Task objective:
Look through the data and write out every line with the word "Blender" in it.

Start of Material to process

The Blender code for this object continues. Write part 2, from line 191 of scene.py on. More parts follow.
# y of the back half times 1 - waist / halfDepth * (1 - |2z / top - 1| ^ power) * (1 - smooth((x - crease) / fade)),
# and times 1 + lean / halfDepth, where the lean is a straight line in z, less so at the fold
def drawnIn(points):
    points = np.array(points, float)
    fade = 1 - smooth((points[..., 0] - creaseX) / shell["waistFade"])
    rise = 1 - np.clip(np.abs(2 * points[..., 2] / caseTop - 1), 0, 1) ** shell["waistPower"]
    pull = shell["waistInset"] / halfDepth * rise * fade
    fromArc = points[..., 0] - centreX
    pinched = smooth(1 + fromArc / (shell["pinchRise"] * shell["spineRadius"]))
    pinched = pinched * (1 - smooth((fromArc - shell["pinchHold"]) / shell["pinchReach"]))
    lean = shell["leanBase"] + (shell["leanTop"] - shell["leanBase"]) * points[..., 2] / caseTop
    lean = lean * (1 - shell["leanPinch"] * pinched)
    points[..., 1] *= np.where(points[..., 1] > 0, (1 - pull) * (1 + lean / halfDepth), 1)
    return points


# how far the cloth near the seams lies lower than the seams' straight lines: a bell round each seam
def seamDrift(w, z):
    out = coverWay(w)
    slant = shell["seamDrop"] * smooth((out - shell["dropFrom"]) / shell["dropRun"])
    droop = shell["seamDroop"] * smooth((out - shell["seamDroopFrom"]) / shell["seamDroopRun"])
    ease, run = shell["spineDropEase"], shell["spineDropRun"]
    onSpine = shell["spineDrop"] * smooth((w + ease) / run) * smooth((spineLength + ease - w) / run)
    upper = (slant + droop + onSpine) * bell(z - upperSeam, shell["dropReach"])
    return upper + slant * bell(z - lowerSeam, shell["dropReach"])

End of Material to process
Start of Material to process

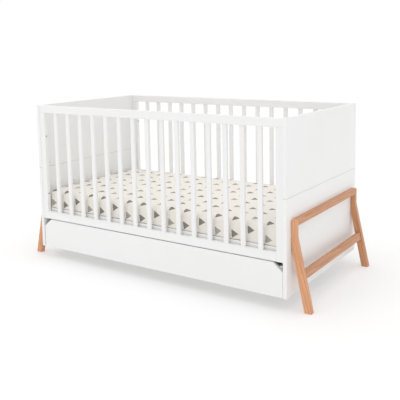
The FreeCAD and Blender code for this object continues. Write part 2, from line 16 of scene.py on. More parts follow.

End of Material to process

Right answer:
The Blender code for this object continues. Write part 2, from line 191 of scene.py on. More parts follow.
The FreeCAD and Blender code for this object continues. Write part 2, from line 16 of scene.py on. More parts follow.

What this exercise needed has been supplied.